- Problem requirements
Lift out each line of the data that holds "pose".

(Rows from an object dataset)
=-=-=
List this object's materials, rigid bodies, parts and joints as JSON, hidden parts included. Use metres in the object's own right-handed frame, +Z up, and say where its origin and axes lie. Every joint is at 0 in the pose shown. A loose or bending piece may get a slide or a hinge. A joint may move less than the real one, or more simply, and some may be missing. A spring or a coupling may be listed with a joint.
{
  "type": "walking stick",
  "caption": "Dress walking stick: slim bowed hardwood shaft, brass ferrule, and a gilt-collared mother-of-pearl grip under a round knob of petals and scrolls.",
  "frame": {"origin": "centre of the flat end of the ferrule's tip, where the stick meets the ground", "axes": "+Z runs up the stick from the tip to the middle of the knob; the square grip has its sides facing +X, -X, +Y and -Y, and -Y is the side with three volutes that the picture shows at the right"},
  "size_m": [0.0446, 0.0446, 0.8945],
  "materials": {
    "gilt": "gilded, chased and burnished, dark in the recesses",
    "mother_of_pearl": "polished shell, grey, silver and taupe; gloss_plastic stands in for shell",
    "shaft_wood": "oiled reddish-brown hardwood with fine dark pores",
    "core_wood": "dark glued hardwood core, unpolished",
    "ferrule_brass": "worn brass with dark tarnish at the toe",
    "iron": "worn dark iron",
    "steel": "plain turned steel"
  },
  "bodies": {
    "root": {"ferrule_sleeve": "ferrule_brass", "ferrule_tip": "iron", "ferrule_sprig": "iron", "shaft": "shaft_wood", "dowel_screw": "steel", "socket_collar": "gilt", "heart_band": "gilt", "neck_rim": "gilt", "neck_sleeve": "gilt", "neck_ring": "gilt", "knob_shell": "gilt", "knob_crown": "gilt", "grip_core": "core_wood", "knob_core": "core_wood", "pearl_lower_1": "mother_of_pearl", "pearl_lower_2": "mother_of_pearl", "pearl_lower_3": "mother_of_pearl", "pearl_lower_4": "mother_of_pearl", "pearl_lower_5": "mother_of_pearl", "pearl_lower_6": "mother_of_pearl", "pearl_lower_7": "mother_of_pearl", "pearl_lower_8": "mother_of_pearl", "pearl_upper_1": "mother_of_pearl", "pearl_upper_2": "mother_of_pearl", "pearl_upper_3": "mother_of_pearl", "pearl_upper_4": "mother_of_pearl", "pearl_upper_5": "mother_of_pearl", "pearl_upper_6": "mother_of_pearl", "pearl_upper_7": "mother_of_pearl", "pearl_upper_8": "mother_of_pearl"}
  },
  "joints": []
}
=-=-=
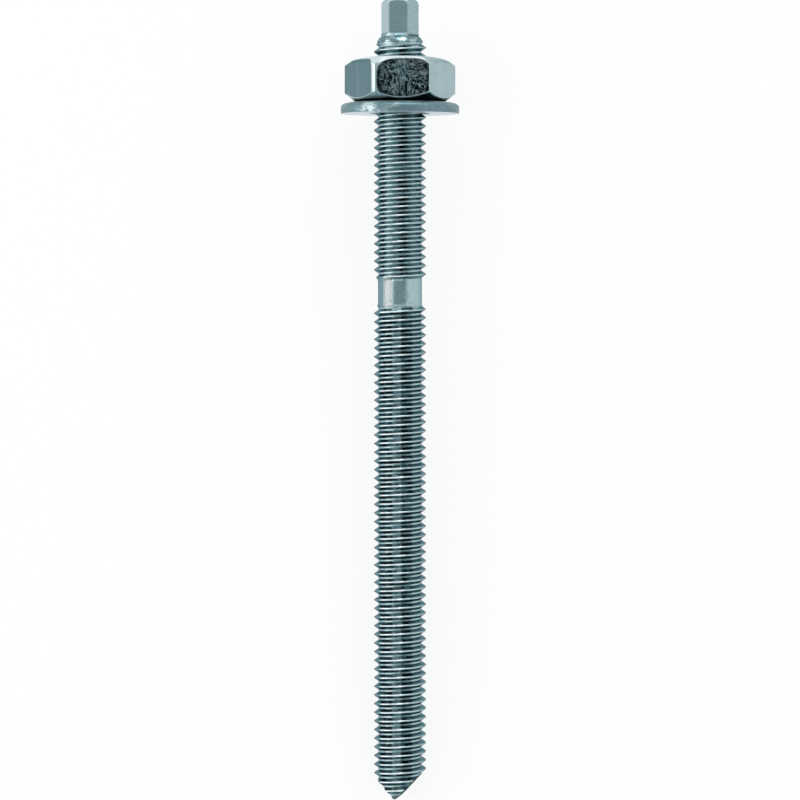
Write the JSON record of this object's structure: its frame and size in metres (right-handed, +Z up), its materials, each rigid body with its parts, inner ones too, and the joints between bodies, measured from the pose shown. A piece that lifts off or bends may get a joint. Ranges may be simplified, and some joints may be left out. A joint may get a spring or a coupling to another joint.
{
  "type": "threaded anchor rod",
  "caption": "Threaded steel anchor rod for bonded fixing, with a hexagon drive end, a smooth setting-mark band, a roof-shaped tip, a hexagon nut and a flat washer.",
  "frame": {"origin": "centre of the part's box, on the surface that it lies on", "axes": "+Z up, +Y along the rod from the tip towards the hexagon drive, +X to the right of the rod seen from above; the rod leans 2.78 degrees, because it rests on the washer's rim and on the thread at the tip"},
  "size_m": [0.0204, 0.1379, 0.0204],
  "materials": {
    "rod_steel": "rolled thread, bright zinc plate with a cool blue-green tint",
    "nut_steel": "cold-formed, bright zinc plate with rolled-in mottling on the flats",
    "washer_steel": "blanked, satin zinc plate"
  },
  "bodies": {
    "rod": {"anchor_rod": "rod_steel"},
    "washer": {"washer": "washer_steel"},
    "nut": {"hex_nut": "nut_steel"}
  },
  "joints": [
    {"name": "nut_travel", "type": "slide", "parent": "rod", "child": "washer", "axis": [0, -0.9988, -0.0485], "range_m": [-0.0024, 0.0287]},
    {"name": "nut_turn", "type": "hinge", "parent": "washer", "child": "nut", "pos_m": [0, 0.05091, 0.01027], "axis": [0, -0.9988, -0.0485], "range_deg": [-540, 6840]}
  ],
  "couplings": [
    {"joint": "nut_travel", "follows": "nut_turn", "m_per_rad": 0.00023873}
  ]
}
=-=-=
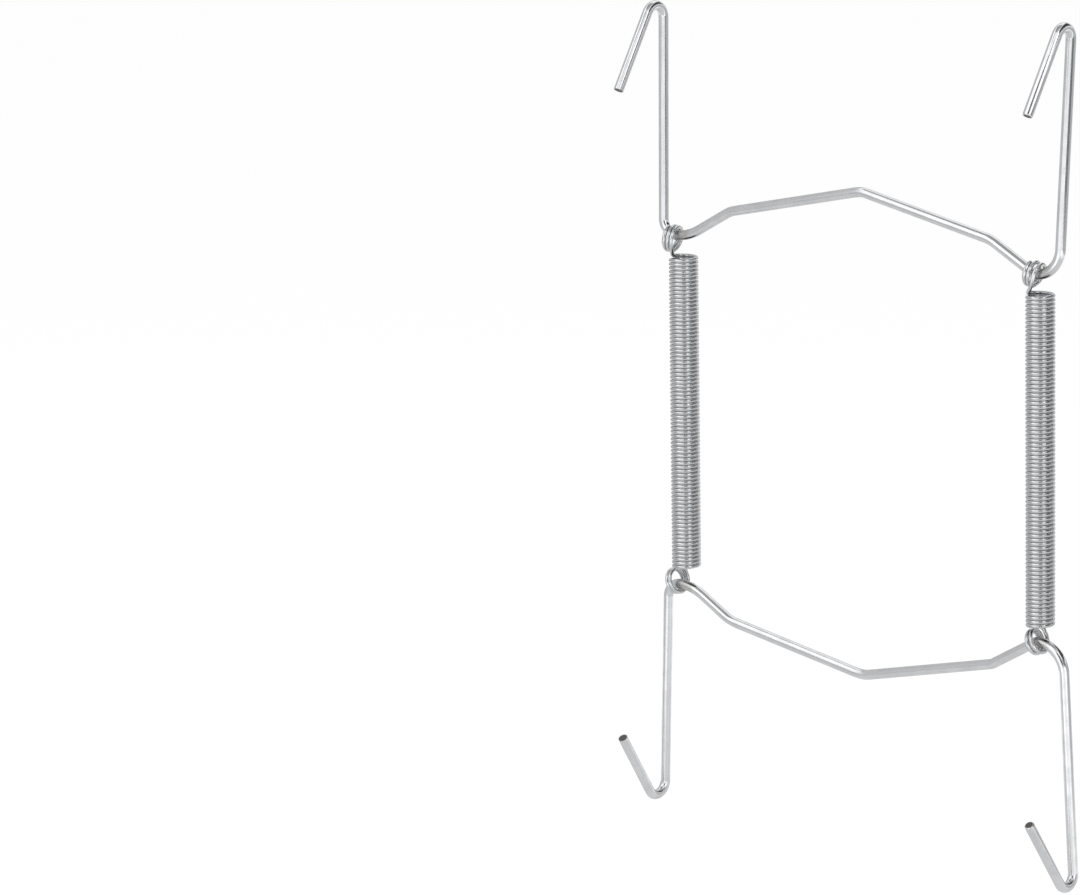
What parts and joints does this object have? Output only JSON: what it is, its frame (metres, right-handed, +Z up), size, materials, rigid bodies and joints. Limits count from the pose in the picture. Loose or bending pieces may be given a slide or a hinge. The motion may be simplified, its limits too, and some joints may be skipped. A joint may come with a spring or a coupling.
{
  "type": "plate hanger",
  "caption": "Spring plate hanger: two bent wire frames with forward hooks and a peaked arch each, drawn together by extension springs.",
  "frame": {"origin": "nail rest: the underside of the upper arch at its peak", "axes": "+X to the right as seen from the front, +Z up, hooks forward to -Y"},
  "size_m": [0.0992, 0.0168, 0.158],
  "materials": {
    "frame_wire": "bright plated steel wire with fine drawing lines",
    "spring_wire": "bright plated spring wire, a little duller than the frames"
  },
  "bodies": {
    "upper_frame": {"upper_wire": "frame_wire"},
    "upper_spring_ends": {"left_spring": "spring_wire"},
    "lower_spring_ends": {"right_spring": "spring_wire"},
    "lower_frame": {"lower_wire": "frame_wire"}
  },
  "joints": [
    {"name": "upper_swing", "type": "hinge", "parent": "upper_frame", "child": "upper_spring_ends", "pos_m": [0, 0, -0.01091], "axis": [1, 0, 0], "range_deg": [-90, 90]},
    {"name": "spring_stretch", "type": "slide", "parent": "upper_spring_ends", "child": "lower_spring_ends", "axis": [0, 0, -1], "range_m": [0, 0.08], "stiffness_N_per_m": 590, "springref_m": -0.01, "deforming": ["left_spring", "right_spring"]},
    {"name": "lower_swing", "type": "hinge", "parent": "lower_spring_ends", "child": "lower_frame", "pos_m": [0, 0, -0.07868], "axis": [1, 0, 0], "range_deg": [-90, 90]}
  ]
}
=-=-=
- Output of the task
List this object's materials, rigid bodies, parts and joints as JSON, hidden parts included. Use metres in the object's own right-handed frame, +Z up, and say where its origin and axes lie. Every joint is at 0 in the pose shown. A loose or bending piece may get a slide or a hinge. A joint may move less than the real one, or more simply, and some may be missing. A spring or a coupling may be listed with a joint.
Write the JSON record of this object's structure: its frame and size in metres (right-handed, +Z up), its materials, each rigid body with its parts, inner ones too, and the joints between bodies, measured from the pose shown. A piece that lifts off or bends may get a joint. Ranges may be simplified, and some joints may be left out. A joint may get a spring or a coupling to another joint.
What parts and joints does this object have? Output only JSON: what it is, its frame (metres, right-handed, +Z up), size, materials, rigid bodies and joints. Limits count from the pose in the picture. Loose or bending pieces may be given a slide or a hinge. The motion may be simplified, its limits too, and some joints may be skipped. A joint may come with a spring or a coupling.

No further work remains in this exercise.